En diciembre, Cicerón propuso que nos desplazásemos a una región más cálida para proseguir con nuestro trabajo. Un acaudalado cliente suyo que residía en la bahía de Nápoles, Marco Cluvio, había fallecido recientemente y le había legado una propiedad de gran valor ubicada en Puteoli. Y allí fue a donde nos dirigimos; nos llevó una semana de viaje. Llegamos la víspera de las saturnales. La villa, grande y lujosa, se encontraba a la orilla del mar y era aún más bonita que la casa que Cicerón tenía en la vecina Cumas. La finca se acompañaba de un catálogo considerable de propiedades comerciales ubicadas en la ciudad, así como de una granja que quedaba en las afueras. Cicerón estaba emocionado como un niño con su nueva posesión, y apenas hubimos llegado, se descalzó, se recogió la toga y bajó a la playa para meter los pies en el agua.

A la mañana siguiente, después de entregarle un obsequio a cada esclavo por las festividades, me pidió que fuese a su estudio, donde me hizo entrega de una preciosa caja de sándalo. Di por hecho que la caja era mi regalo, pero cuando le di las gracias, me indicó que la abriera. Dentro encontré las escrituras de la granja de las inmediaciones de Puteoli. La había puesto a mi nombre. Aquel gesto me dejó igual de perplejo que cuando me concedió la libertad.

—Mi querido y viejo amigo, me gustaría poder darte más y desearía haber podido regalártela antes. Pero aquí está al fin, la granja con la que siempre has soñado, la cual deseo que te aporte tanta alegría y tanto consuelo como tú me has proporcionado a mí a lo largo de los años.
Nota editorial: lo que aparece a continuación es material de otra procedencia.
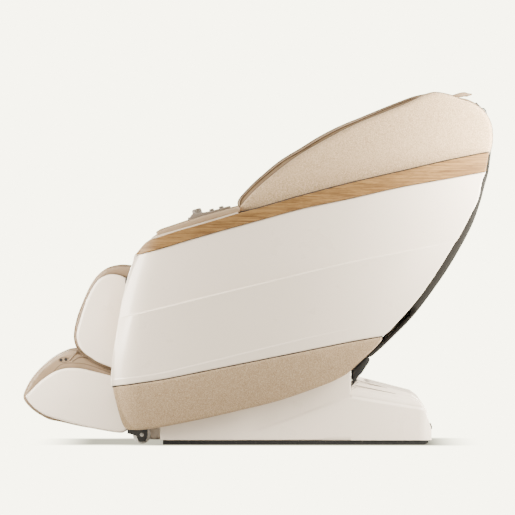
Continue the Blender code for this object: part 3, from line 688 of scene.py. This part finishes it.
PANEL_FRONT = [(-482, 194), (-484, 214), (-479, 282), (-469, 348), (-458, 416), (-446, 480), (-430, 546),
               (-417, 589), (-407, 625)]
PANEL_REAR = [(417, 361), (438, 378), (474, 417), (504, 450), (537, 490), (570, 536), (603, 586),
              (636, 640), (655, 671), (669, 691), (702, 754), (729, 810), (742, 870), (755, 903)]
PANEL_LOWER = [(-482, 194), (-321, 217), (-189, 243), (-24, 276), (141, 309), (306, 342), (417, 361)]
LOWER_CREASE = [(-484, 214), (-321, 236), (-57, 299), (205, 362), (474, 417)]
MAIN_CREASE = [(-458, 416), (-426, 424), (-354, 442), (-189, 483), (-24, 523), (141, 563), (306, 602),
               (471, 635), (655, 671)]
TRIM_LOWER = [(-407, 625), (-321, 648), (-189, 688), (9, 743), (141, 779), (306, 814), (471, 851), (636, 881),
              (755, 903)]
TRIM_UPPER = [(-399, 634), (-371, 667), (-354, 678), (-321, 688), (-255, 710), (-189, 728), (-57, 767),
              (9, 784), (141, 822), (306, 865), (471, 903), (636, 941), (765, 967)]
SKIRT_UPPER = [(-478, 191), (-321, 214), (-189, 240), (-24, 273), (141, 306), (306, 339), (413, 357)]
SKIRT_LOWER = [(-428, 51), (-387, 50), (-321, 58), (-189, 84), (-57, 114), (75, 147), (207, 193),
               (256, 213), (293, 233), (313, 249)]
SKIRT_FRONT = [(-428, 51), (-441, 62), (-453, 91), (-469, 150), (-478, 191)]
SKIRT_REAR = [(313, 249), (385, 317), (408, 342), (413, 357)]


def turned_in(y):
    """Half-width of the side shell, which turns in towards its front and rear ends."""
    front = 34 * (1 - np.clip((y - y[:1]) / 95, 0, 1)) ** 2
    rear = 25 * (1 - np.clip((y[-1:] - y) / 460, 0, 1)) ** 2
    return SHELL_HALF - front - rear


def shell_face(grid, v):
    """Outer x of the side shell over a grid whose rows run from the lower edge (v = 0) to the upper."""
    return np.maximum(turned_in(grid[..., 0]) - 7 * (2 * v - 1) ** 2, FACE + 8)


def ledge(height, width, fall):
    """Profile of a crease: full at the line, dropping over width above it and dying away below it."""
    return np.where(height > 0, 1 - smooth(height / width), np.exp(np.minimum(height, 0) / fall))


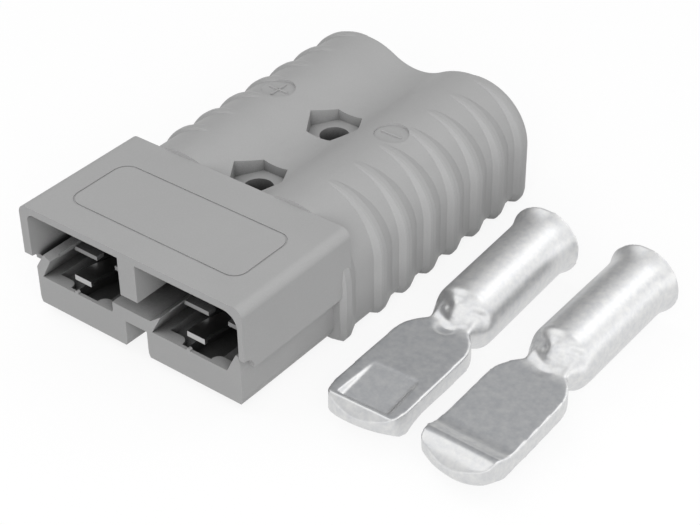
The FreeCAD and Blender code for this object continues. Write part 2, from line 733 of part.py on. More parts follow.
# Crimp contacts.
def build_contact(label):
    """A crimp barrel with a flared mouth, pinched and pressed flat into a tongue.

    Local frame: origin on the barrel's axis at the neck, +Y to the cable, wiping face up."""
    body = new_body(label)
    volume = 0.0
    level = dim("tongue_level")
    thick = dim("tongue_thick")

    def face(along):
        """Height of the wiping face, which falls slightly towards the tip."""
        return level - dim("tongue_slope") * dim(along)

    # Tongue in side view, with a hump across its tip and a slanted end face.
    sketch = new_sketch(body, "TongueProfile", "YZ_Plane")
    draw(sketch, [
        (3.0, level),
        (-dim("ramp_foot"), face("ramp_foot"), 10.5, 1),
        (-dim("ramp_top"), face("ramp_foot") + dim("ramp_height") - 0.3, 3.2, -1),
        (-dim("hump_front"), face("ramp_foot") + dim("hump_height") - 0.4, 4.2, -1),
        (-(dim("tongue_tip") + 0.3), face("tongue_tip") - thick * 0.42),
        (-dim("tip_edge"), face("tip_edge") - thick),
        (3.0, level - thick),
    ])
    extrude(body, "Pad", "Tongue", sketch, dim("tongue_half") * 2, both=True)
    volume = must_change(body, volume, "Tongue")

    # Plan outline: narrow neck, round shoulders, bowed tip with rounded corners.
    sketch = new_sketch(body, "TongueOutline", "XY_Plane", -12)
    half = dim("tongue_half")
    neck = dim("neck_half")
    outer = half + 3
    tip = -dim("tongue_tip")
    for sign in (1, -1):
        draw(sketch, [
            (neck * sign, 4.0),
            (neck * sign, -0.4, 12, sign),
            (half * sign, -dim("shoulder_end")),
            (outer * sign, -dim("shoulder_end")),
            (outer * sign, 4.0),
        ])
        draw(sketch, [
            (half * sign, tip + 6.0),
            ((half - 0.5) * sign, tip + 3.2, 2.8, sign),
            ((half - 2.7) * sign, tip + 1.0),
            ((half - 2.7) * sign, tip - 3),
            (outer * sign, tip - 3),
            (outer * sign, tip + 6.0),
        ])
    extrude(body, "Pocket", "TongueSides", sketch, 24, back=True)
    volume = must_change(body, volume, "TongueSides")
    sketch = new_sketch(body, "TipOutline", "XY_Plane", -12)
    draw(sketch, [
        (-(half - 2.7), tip + 1.0, dim("tip_bulge"), -1),
        (half - 2.7, tip + 1.0),
        (half - 2.7, tip - 4),
        (-(half - 2.7), tip - 4),
    ])
    extrude(body, "Pocket", "TipBow", sketch, 24, back=True)
    volume = must_change(body, volume, "TipBow")

    # Latch pocket in the underside: it deepens to the lip and its sides are bevelled.
    shallow = new_sketch(body, "LatchStart", "XZ_Plane", dim("pocket_start"))
    start_face = face("pocket_start") - thick
    reach = dim("pocket_half")
    draw(shallow, [
        (-reach - 0.1, start_face - 0.8),
        (reach + 0.1, start_face - 0.8),
        (reach, start_face + 0.02),
        (-reach, start_face + 0.02),
    ])
    deep = new_sketch(body, "LatchEnd", "XZ_Plane", dim("pocket_end"))
    end_face = face("pocket_end") - thick
    bevel = dim("pocket_bevel")
    draw(deep, [
        (-reach - bevel, end_face - 0.8),
        (reach + bevel, end_face - 0.8),
        (reach, end_face + dim("pocket_depth")),
        (-reach, end_face + dim("pocket_depth")),
    ])
    pocket = body.newObject("PartDesign::SubtractiveLoft", "LatchPocket")
    pocket.Profile = shallow
    pocket.Sections = [deep]
    pocket.Ruled = True
    volume = must_change(body, volume, "LatchPocket")

    # A shallow round dimple in each face before the pinch.
    for name, side in (("Upper", 1), ("Lower", -1)):
        surface = level if side > 0 else level - thick
        lift = surface.number + side * (SIZES["dimple_radius"] - SIZES["dimple_depth"])
        dimple = body.newObject("PartDesign::SubtractiveSphere", f"{name}Dimple")
        dimple.Radius = SIZES["dimple_radius"]
        dimple.setExpression("Radius", "Dims.dimple_radius")
        dimple.Placement = Placement(Vector(0, -SIZES["dimple_along"], lift), Rotation())
        volume = must_change(body, volume, f"{name}Dimple")

    # Pinched neck: the round barrel closes to the flat tongue over a short length.
    wall = dim("crimp_radius")
    middle = level - thick * 0.5
    stations = [
        ("NeckBarrel", 7.6, wall * 0.7036, wall * 0.7036, wall * 0.995, wall * 0.995, as_size(0)),
        ("NeckShoulder", 4.4, as_size(5.7), as_size(5.5), wall * 1.02, wall * 1.02, as_size(0)),
        ("NeckPinch", 1.5, as_size(5.3), as_size(3.3), as_size(14), as_size(5.6), middle * 0.5),
        ("NeckFlat", -1.2, neck, thick * 0.46, as_size(90), as_size(7), middle),
    ]
    sections = []
    for name, along, x, z, crown, flank, centre in stations:
        sketch = new_sketch(body, name, "XZ_Plane", -along)
        draw(sketch, [
            (-x, centre - z, crown, -1),
            (x, centre - z, flank, -1),
            (x, centre + z, crown, -1),
            (-x, centre + z, flank, -1),
        ])
        sections.append(sketch)
    loft = body.newObject("PartDesign::AdditiveLoft", "Neck")
    loft.Profile = sections[0]
    loft.Sections = sections[1:]
    loft.Ruled = False
    volume = must_change(body, volume, "Neck")

    # Folded wall: a rounded bulge above and below the pinch.
    for name, side in (("Upper", 1), ("Lower", -1)):
        bulge = body.newObject("PartDesign::AdditiveEllipsoid", f"{name}Bulge")
        for key, alias in (("Radius1", "pinch_high"), ("Radius2", "pinch_wide"), ("Radius3", "pinch_long")):
            setattr(bulge, key, SIZES[alias])
            bulge.setExpression(key, f"Dims.{alias}")
        bulge.Placement = Placement(Vector(0, SIZES["pinch_along"], side * SIZES["pinch_centre"]), Rotation())
        volume = must_change(body, volume, f"{name}Bulge")

    # Barrel with a flared mouth, turned about its axis.
    sketch = new_sketch(body, "BarrelProfile", "YZ_Plane")
    end = dim("crimp_length")
    draw(sketch, [
        (7.5, 0),
        (8.5, 0),
        (10.0, dim("crimp_bore")),
        (dim("flare_start"), dim("crimp_bore")),
        (end, dim("flare_bore")),
        (end, dim("flare_radius"), dim("flare_bend"), 1),
        (dim("flare_start"), wall),
        (7.5, wall),
    ])
    turned = body.newObject("PartDesign::Revolution", "Barrel")
    turned.Profile = sketch
    turned.ReferenceAxis = (sketch, ["H_Axis"])
    turned.Angle = 360
    volume = must_change(body, volume, "Barrel")
    return body


def rest_on_floor(body, x, y, turn_deg, flipped):
    """Lays a contact on its barrel and flare, tongue towards the viewer."""
    rise = SIZES["flare_radius"] - SIZES["crimp_radius"]
    lean = math.degrees(math.atan2(rise, SIZES["crimp_length"] - 8.0))
    turn = Rotation(Vector(0, 0, 1), turn_deg).multiply(Rotation(Vector(1, 0, 0), lean))
    if flipped:
        turn = turn.multiply(Rotation(Vector(0, 1, 0), 180))
    body.Placement = Placement(Vector(0, 0, 0), turn)
    doc.recompute()
    low = body.Shape.optimalBoundingBox(True, False).ZMin
    body.Placement = Placement(Vector(x, y, -low), turn)


# Assembly.
housing = build_housing()
leaf_left = build_leaf("leaf_spring_left")
leaf_right = build_leaf("leaf_spring_right")
contact_left = build_contact("contact_underside_up")
contact_right = build_contact("contact_face_up")

shift = -SIZES["hole_mid"]
pole = SIZES["pole_pitch"] / 2
housing.Placement = Placement(Vector(0, shift, 0), Rotation())
leaf_left.Placement = Placement(Vector(-pole, shift, 0), Rotation())
leaf_right.Placement = Placement(Vector(pole, shift, 0), Rotation())
rest_on_floor(contact_left, 58.9, 45.9 + shift, 1.4, True)
rest_on_floor(contact_right, 85.1, 46.7 + shift, -0.7, False)
doc.recompute()

# Checks and files.
for item in doc.Objects:
    if "Invalid" in item.State or "Error" in item.State:
        raise RuntimeError(f"{item.Label} did not build: {item.State}")

os.makedirs("parts", exist_ok=True)
for piece in (housing, leaf_left, leaf_right, contact_left, contact_right):
    shape = piece.Shape
    if shape.isNull() or not shape.isValid():
        raise RuntimeError(f"{piece.Label} is not a valid solid")
    box = shape.optimalBoundingBox(True, False)
    print(f"{piece.Label}: {len(shape.Solids)} solid, {shape.Volume / 1000:.1f} cm3, "
          f"x {box.XMin:.1f} to {box.XMax:.1f}, y {box.YMin:.1f} to {box.YMax:.1f}, "
          f"z {box.ZMin:.1f} to {box.ZMax:.1f}")
    shape.exportStep(f"parts/{piece.Label}.step")
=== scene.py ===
# %% [markdown]
# # A cable connector and its two contacts
# The real thing is a moulded plastic housing, two steel leaf springs inside it and two
# plated copper contacts that lie beside it. Their shapes come finished from the frame.
# This notebook gives them their surfaces, wears the contacts' edges round, adds the few
# ribs that are finer than the frame's own detail, and sets everything on a white table
# under soft light.

# %% Load the frame
import math

import bmesh
import bpy
from mathutils import Matrix, Vector


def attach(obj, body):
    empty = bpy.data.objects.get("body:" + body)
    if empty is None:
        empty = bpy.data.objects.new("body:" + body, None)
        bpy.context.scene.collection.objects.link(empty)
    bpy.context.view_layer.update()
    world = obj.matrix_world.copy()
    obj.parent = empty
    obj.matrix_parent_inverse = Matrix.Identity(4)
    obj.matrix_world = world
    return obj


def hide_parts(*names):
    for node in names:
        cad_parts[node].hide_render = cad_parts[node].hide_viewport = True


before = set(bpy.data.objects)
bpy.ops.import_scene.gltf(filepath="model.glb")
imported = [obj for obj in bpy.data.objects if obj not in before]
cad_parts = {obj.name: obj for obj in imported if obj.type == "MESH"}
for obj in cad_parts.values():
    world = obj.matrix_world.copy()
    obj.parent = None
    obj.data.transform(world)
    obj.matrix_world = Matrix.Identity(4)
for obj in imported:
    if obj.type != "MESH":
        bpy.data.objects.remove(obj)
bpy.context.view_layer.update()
MM = 0.001


print("nodes:", sorted(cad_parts))

# %% [markdown]
# ## Helpers for objects
# Every lamp, draft and piece is put into the scene in the same way, so one function does
# it. A draft carries modifiers, and the second function turns it into a plain mesh with
# the modifiers' result in it.

# %% Put an object in the scene, and finish a draft
def put(name, data):
    """A new object in the scene that shows the data."""
    made = bpy.data.objects.new(name, data)
    bpy.context.scene.collection.objects.link(made)
    return made


def finished_mesh(draft):
    """The draft with its modifiers applied, as a plain mesh. The draft itself goes."""
    evaluated = draft.evaluated_get(bpy.context.evaluated_depsgraph_get())
    mesh = bpy.data.meshes.new_from_object(evaluated)
    bpy.data.objects.remove(draft)
    return mesh


print("helpers for objects are ready")

# %% [markdown]
# ## Camera
# The photograph was taken from in front, from the right and from well above, with a long
# lens, so lines that run away from the camera hardly close in. The place, the direction
# and the lens were fitted to the straight edges of the housing. The Standard view shows
# each tone as it is computed, so a colour comes out about as it is written.

# %% Camera
EYE = Vector((242.54, -285.80, 266.36)) * MM
FORWARD = Vector((-0.50105, 0.63345, -0.58965))
RIGHT = Vector((0.78913, 0.61414, -0.01080))
SENSOR_WIDTH, LENS = 36.0, 90.8          # millimetres
NEAREST, FARTHEST = 0.01, 20.0           # metres

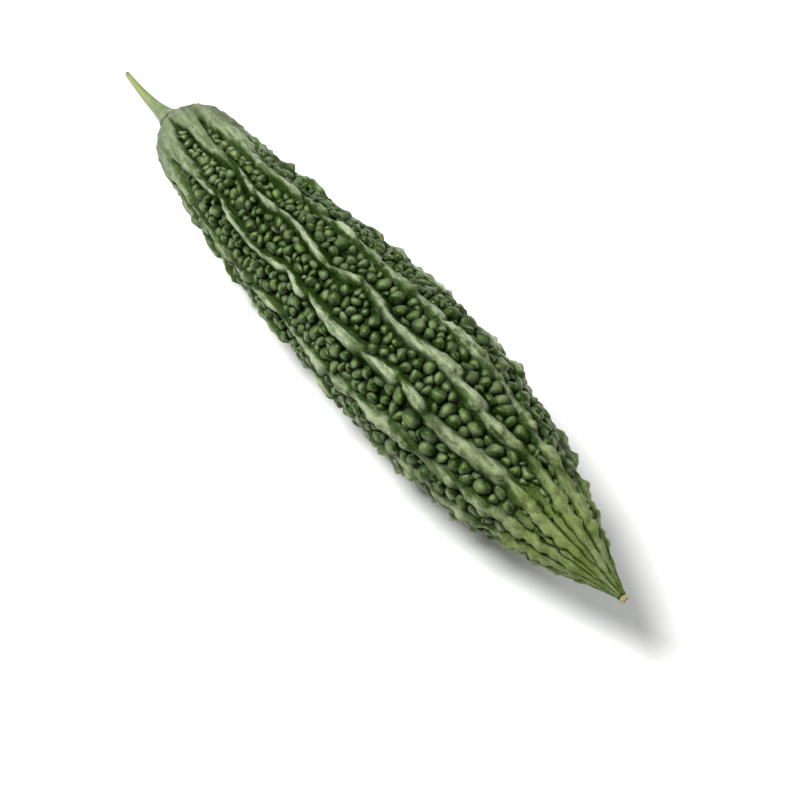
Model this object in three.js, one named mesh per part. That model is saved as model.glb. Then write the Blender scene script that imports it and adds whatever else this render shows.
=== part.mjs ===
// A bitter gourd lying on its side, as picked, with its stem and its dried blossom end.
// Millimetres, +Z up. The fruit's long axis runs along X, from the stem to the blossom end.

import * as THREE from 'three';
import { ConvexHull } from 'three/addons/math/ConvexHull.js';

// Driving dimensions of the fruit
const FRUIT_LENGTH = 250;
const WIDEST_RADIUS = 25.4;
const NECK_RADIUS = 4.5;
const TIP_RADIUS = 1.4;

// Its centre line: an arch, a lift of the blossom end, a slight sway to the side, and a
// shoulder that bulges a little to one side of the stem
const ARCH_HEIGHT = 3;
const TIP_LIFT = 8;
const SWAY = 1.2;
const SHOULDER_SHIFT = { by: 0.7, whole: 10, from: 20, to: 60 };

// How much of the lowest ribs and warts is pressed flat, and the stretch that may touch
const REST_CUT = 1.3;
const REST_ZONE = { from: 90, to: 176 };
const REST_HALF_WIDTH = 1.15;

// Ribs: their angles in degrees seen from the blossom end, their section and their drift
const RIB_ANGLES = [30, 74, 103, 138, 171, 198, 225, 253, 287, 321, 355];
const RIB_HEIGHT = 3.3;
const RIB_HALF_WIDTH = 3.2;
const RIB_FLANK = 0.62;
const RIB_STEP = 3.7;
const RIB_TWIST = { degrees: 13, from: 105, to: 240 };
const RIB_WANDER = { degrees: 2.4, wave: 8.5, spread: 2.3 };
const DOWNWARDS = 270;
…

Pese a que era un día festivo, Cicerón trabajó. Ya no tenía una familia con la que celebrarlo (la muerte, el divorcio y la distancia los separaban ahora), y supongo que escribir aliviaba su soledad. No podía decirse que estuviera melancólico. Había comenzado un nuevo libro, un ensayo filosófico sobre la senectud con el que estaba disfrutando mucho («Ay, infeliz es sin duda el anciano que no ha aprendido en el curso de su larga vida que a la muerte no se le debería dar importancia»). Aun así, insistió en que al menos yo me tomara un día de descanso, de modo que bajé a dar un paseo por la playa, pensando en el extraordinario hecho de que tenía una propiedad, de que ahora era nada menos que granjero. Sentía que una parte de mi vida terminaba y otra comenzaba, un presagio de que mi trabajo con Cicerón tocaba a su fin y de que pronto nos separaríamos.

En ese tramo de la costa se levantaban muchas villas de gran tamaño orientadas hacia el oeste. Desde ellas se alcanzaba a ver el promontorio de Miseno, al otro lado de la bahía. La propiedad contigua a la de Cicerón era de Lucio Marcio Filipo, un excónsul un poco más joven que el orador, quien se vio en una situación complicada durante la guerra civil, ya que era el suegro de Catón pero estaba casado con el pariente más cercano que le quedaba a César, su sobrina Atia. Ambas partes lo autorizaron a que se mantuviera al margen del conflicto, hasta cuyo fin residió ahí, como prudente medida neutral que le iba bien a su temperamento nervioso.

Ahora, según me acercaba a los límites de su finca, vi que el acceso a la playa estaba cortado por una unidad de soldados que impedían el paso de los transeúntes por delante de la casa. Por un momento, me pregunté qué ocurría, y cuando al fin lo deduje, giré sobre mis talones y corrí a avisar a Cicerón, pero este ya había recibido un mensaje:

Del dictador César para Marco Cicerón.

Saludos.

Me encuentro en Campania para pasar revista a mis veteranos y durante una parte de las saturnales me alojaré con mi sobrina Atia en la villa de Lucio Filipo. Si lo estimas oportuno, podría hacerte una visita con mi tropa llegada la tercera jornada de las festividades. Por favor, házselo saber a mi oficial.

—¿Qué respuesta le diste? —inquirí.

—La única que se le puede dar a un dios. Le dije que sí, claro.